#### DIRECTIVE:
The lines to return are those from the one containing "check and write" down to the one containing "imported = [obj", inclusive; return them exactly and nothing else.

>> START DATA BLOCK

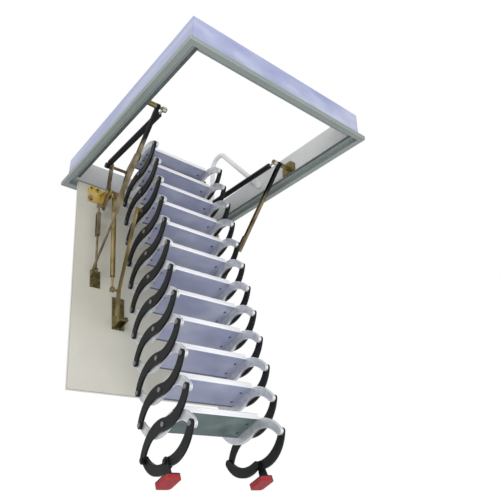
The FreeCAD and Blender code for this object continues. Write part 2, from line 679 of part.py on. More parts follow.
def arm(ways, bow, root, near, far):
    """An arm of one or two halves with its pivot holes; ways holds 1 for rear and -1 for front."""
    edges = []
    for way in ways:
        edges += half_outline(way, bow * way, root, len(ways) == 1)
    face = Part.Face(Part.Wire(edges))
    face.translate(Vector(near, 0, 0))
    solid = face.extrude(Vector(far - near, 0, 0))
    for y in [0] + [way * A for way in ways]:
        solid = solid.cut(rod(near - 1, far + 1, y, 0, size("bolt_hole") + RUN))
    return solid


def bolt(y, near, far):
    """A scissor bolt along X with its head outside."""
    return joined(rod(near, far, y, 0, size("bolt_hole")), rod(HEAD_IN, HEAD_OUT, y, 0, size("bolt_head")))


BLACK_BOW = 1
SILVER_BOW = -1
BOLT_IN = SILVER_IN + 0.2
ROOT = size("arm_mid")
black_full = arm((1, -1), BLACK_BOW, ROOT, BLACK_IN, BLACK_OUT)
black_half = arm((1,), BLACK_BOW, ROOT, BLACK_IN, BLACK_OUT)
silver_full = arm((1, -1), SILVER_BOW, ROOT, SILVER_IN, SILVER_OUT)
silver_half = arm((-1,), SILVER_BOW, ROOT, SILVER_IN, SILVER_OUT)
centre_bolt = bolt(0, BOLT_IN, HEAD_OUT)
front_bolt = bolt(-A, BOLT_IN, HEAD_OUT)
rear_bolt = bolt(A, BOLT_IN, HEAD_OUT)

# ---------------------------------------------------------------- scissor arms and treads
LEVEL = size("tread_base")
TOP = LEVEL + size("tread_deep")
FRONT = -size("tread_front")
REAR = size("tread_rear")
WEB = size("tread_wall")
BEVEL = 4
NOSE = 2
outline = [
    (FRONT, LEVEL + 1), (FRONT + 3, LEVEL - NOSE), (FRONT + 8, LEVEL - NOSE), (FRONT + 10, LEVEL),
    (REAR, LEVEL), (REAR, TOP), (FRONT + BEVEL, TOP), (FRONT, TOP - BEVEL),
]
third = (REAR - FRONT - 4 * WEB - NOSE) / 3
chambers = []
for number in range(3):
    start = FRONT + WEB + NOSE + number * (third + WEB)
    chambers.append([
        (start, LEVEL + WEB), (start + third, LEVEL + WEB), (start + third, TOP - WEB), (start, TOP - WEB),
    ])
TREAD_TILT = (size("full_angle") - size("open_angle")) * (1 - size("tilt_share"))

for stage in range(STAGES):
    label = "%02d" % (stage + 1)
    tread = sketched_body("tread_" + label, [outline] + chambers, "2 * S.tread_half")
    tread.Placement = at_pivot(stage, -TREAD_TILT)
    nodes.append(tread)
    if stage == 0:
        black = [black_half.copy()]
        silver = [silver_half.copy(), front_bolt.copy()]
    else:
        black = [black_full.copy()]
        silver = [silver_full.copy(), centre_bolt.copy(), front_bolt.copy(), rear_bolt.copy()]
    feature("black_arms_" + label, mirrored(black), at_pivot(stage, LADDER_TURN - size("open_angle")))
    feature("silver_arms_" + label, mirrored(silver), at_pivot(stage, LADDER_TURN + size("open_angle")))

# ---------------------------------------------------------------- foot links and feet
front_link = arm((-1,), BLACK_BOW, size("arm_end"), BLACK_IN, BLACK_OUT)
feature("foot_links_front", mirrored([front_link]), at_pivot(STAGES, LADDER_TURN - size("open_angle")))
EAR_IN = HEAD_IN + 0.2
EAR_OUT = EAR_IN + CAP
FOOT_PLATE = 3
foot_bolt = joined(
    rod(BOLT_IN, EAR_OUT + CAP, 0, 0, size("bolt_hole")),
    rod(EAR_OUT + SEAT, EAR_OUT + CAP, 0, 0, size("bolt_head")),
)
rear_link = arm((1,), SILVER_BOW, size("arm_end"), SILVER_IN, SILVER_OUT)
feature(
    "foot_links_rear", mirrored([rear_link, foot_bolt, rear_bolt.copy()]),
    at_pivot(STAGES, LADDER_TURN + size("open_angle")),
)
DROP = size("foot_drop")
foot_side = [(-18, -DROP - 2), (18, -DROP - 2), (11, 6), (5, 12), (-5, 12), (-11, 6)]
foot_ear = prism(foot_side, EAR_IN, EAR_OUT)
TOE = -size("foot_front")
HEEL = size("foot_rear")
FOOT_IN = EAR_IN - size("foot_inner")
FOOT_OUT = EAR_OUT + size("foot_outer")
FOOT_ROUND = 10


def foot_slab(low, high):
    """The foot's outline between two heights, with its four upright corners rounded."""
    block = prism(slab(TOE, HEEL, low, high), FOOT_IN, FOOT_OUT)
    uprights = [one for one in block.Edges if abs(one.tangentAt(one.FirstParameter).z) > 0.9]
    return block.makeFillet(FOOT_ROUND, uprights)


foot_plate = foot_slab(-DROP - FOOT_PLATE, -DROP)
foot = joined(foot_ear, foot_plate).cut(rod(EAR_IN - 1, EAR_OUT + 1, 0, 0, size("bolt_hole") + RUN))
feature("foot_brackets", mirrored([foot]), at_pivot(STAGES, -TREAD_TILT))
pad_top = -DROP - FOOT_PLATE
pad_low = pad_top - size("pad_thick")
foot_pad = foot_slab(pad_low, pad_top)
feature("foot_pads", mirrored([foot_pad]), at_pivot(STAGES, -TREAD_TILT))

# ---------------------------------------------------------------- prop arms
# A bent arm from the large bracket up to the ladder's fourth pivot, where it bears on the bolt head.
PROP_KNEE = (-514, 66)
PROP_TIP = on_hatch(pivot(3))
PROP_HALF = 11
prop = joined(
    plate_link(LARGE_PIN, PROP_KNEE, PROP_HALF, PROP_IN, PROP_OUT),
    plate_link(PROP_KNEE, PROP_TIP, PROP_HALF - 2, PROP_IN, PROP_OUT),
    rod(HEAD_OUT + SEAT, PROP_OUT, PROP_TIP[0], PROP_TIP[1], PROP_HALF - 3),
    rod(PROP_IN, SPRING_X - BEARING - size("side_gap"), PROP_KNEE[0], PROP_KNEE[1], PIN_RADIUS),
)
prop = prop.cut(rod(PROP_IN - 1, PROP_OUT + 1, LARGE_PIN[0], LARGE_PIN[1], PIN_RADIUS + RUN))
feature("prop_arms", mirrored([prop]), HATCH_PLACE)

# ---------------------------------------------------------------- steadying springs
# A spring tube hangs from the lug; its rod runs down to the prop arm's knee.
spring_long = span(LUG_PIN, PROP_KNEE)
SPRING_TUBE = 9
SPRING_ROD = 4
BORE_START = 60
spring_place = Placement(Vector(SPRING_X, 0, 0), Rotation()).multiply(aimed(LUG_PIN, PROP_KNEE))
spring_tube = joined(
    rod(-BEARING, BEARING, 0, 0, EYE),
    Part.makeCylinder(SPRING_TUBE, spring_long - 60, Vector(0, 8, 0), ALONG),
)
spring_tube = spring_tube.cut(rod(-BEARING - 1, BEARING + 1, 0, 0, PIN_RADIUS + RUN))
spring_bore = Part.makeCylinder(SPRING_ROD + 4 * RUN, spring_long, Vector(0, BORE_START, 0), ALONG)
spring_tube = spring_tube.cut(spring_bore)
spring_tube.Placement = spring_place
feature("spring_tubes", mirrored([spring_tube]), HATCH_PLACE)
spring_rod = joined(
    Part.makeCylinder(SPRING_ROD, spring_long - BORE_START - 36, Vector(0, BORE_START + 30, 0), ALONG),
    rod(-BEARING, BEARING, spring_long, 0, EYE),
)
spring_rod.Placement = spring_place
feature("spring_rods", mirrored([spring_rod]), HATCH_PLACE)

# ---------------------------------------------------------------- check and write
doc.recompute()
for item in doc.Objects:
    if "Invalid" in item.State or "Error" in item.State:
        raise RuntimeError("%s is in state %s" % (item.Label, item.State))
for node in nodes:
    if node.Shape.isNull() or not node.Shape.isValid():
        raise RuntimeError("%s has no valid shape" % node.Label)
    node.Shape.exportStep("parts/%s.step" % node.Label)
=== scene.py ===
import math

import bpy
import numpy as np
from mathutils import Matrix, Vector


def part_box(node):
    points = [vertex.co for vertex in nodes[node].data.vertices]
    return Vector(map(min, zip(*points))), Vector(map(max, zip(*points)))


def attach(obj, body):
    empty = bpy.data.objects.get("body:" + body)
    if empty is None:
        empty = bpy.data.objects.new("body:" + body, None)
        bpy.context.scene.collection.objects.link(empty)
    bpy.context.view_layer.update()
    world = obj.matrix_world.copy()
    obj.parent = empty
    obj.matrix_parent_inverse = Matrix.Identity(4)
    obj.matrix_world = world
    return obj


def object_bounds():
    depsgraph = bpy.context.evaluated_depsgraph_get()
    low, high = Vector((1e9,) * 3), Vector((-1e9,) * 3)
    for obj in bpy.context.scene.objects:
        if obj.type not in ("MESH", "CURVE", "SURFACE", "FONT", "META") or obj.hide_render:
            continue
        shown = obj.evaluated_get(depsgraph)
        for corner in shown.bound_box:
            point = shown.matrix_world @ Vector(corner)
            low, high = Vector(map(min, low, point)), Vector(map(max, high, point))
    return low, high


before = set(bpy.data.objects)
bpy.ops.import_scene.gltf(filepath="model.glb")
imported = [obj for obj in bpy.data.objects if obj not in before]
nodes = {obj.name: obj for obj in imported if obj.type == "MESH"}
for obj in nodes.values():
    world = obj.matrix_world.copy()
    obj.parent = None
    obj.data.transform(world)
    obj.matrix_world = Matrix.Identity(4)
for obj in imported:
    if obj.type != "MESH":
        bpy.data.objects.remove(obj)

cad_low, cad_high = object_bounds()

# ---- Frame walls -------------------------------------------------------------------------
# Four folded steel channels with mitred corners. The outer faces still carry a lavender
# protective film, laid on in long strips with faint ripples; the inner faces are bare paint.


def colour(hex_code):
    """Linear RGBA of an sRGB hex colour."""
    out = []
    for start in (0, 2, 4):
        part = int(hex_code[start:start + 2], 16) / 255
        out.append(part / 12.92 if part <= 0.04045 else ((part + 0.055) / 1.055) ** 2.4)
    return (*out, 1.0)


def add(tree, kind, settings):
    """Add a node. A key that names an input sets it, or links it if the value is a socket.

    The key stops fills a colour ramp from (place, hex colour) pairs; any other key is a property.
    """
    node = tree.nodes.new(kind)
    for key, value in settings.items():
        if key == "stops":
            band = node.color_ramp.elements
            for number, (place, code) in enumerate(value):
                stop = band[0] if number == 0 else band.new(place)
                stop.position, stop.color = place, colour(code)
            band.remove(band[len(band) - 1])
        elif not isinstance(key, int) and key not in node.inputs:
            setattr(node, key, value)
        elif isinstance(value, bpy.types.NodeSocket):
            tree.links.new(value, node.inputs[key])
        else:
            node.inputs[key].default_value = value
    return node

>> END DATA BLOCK

#### THE ANSWER:
# ---------------------------------------------------------------- check and write
doc.recompute()
for item in doc.Objects:
    if "Invalid" in item.State or "Error" in item.State:
        raise RuntimeError("%s is in state %s" % (item.Label, item.State))
for node in nodes:
    if node.Shape.isNull() or not node.Shape.isValid():
        raise RuntimeError("%s has no valid shape" % node.Label)
    node.Shape.exportStep("parts/%s.step" % node.Label)
=== scene.py ===
import math

import bpy
import numpy as np
from mathutils import Matrix, Vector


def part_box(node):
    points = [vertex.co for vertex in nodes[node].data.vertices]
    return Vector(map(min, zip(*points))), Vector(map(max, zip(*points)))


def attach(obj, body):
    empty = bpy.data.objects.get("body:" + body)
    if empty is None:
        empty = bpy.data.objects.new("body:" + body, None)
        bpy.context.scene.collection.objects.link(empty)
    bpy.context.view_layer.update()
    world = obj.matrix_world.copy()
    obj.parent = empty
    obj.matrix_parent_inverse = Matrix.Identity(4)
    obj.matrix_world = world
    return obj


def object_bounds():
    depsgraph = bpy.context.evaluated_depsgraph_get()
    low, high = Vector((1e9,) * 3), Vector((-1e9,) * 3)
    for obj in bpy.context.scene.objects:
        if obj.type not in ("MESH", "CURVE", "SURFACE", "FONT", "META") or obj.hide_render:
            continue
        shown = obj.evaluated_get(depsgraph)
        for corner in shown.bound_box:
            point = shown.matrix_world @ Vector(corner)
            low, high = Vector(map(min, low, point)), Vector(map(max, high, point))
    return low, high


before = set(bpy.data.objects)
bpy.ops.import_scene.gltf(filepath="model.glb")
imported = [obj for obj in bpy.data.objects if obj not in before]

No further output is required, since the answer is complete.